BROWNLEE BEGINS ASCENT IN BID FOR BETTER FEMALE VISIBILITY
Brownlee recalls when she first had a taste of endurance mountaineering, at the age of nine having completed the National Three Peaks Challenge, where the climber has to ascend Ben Nevis, Scafell Pike and Snowdon, all within 24 hours. Brownlee actually caught hypothermia on her first attempt, but that didn’t stop her from retrying; and succeeding.
Brownlee’s inventory of mountains is vast, but what makes it all the more impressive is her age. Having put university on hold to pursue mountaineering full time, Brownlee is ticking off all the highest peaks in the world at the age of 20. Initially, Brownlee decided to climb the seven highest peaks on each continent – Everest, Aconcagua, McKinley, Kilimanjaro, Elbrus, Vinson Massif, and Jaya Peak – however, she came to the conclusion after three climbs that the seven weren’t enough to satisfy her need for adventure, thus she decided to take on the 14x8000m mountains as she needed “something a little more exciting” to “motivate” her. This entails climbing the 14 mountains in the world which are over 8000m above sea level, located in the well-known Himalaya and Karakoram mountain ranges of Asia. The 14 include Everest, K2 and Annapurna, and all 14 are in what is known as the ‘Death Zone’, where the lack of oxygen in the atmosphere causes physiological damage and can eventually kill you. The thrill of the chase up steep inclines is what makes Brownlee tick like nothing else.
The excitement of reaching Everest’s summit is yet to wear-off for Brownlee, as she details the climb to AMG. “I’ve pretty much been training for it since I was 16. So it felt like a long time coming. But it was just…it was beyond expectations” she begins. “It was beautiful. Overall, I didn’t find it as hard as I thought it would be. I found parts of it more difficult, such as going through the Khumbu ice fall, and going from camp three to camp four, I found that harder than the actual summit which is meant to be the worst day. But I think that was a good thing and it gave me confidence. It has ignited a flame inside me that wants to carry on further”.

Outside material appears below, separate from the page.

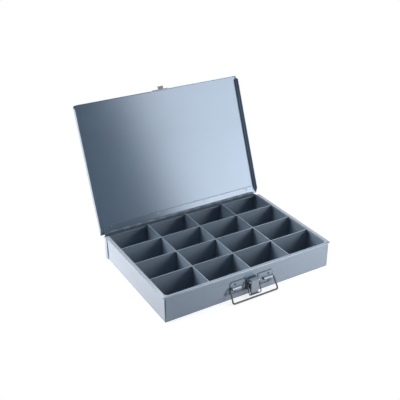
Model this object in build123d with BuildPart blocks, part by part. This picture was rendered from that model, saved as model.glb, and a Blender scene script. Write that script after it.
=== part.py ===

Brownlee is by no means a one-woman team however, with her guide Nirmal Purja a.k.a. Nimsdai accompanying her as guide and coach, and her father, who although has not done the biggest climbs with her, introduced her to the sport. Brownlee describes Nimsdai as a “machine”, and this is no exaggeration. Previously serving as a Nepalese Gurkha, Nimsdai is perhaps most well known for having completed the 14x8000m in a gnarly record of 6 months and 6 days. He is accompanying Brownlee on her challenge and serves as a major source of inspiration and motivation.
If successful in her challenge, Brownlee will become the youngest person ever to complete all 14x8000m peaks. The current record is 30 years 166 days, held by Mingma “David” Gyabu Sherpa. Most notably, Brownlee will be one of a handful of women to complete the challenge. Female empowerment is high on Brownlee’s agenda, and she argues that there are many female mountaineers, but it is the lack of press which makes it seem as if few are involved. In 2019 it was reported that there had been a major increase in women climbing Everest, stating that ‘Before 2018, of the 4,738 people to have summited Everest, 605 were women—that’s 12 percent. In 2018, there were 61 women climbers on the Nepal side and 49 made it to the top, or 18 percent of the total summiteers.’ In 2019, 20% of climbing permits were issued to women, a steady but certain growth: “it’s just something that needs to be put out there, which is definitely something I’m trying to work on as well.”
Brownlee’s next steps may be harder than the actual climbing itself: sponsorship. Mountaineering is not known to be a particularly affordable sport, with the cost of an expedition up Everest costing between $28,000 to $85,000 (£20,300-£61,500) according to mountaineer Alan Arnette. Due to her age and relative ‘inexperience’, she is currently finding it hard to convey the magnitude of the challenge to companies. Nonetheless, Brownlee knows that good things come to those who wait. She is incredibly determined to be one of the best, and youngest, in the game: slow and steady wins the race.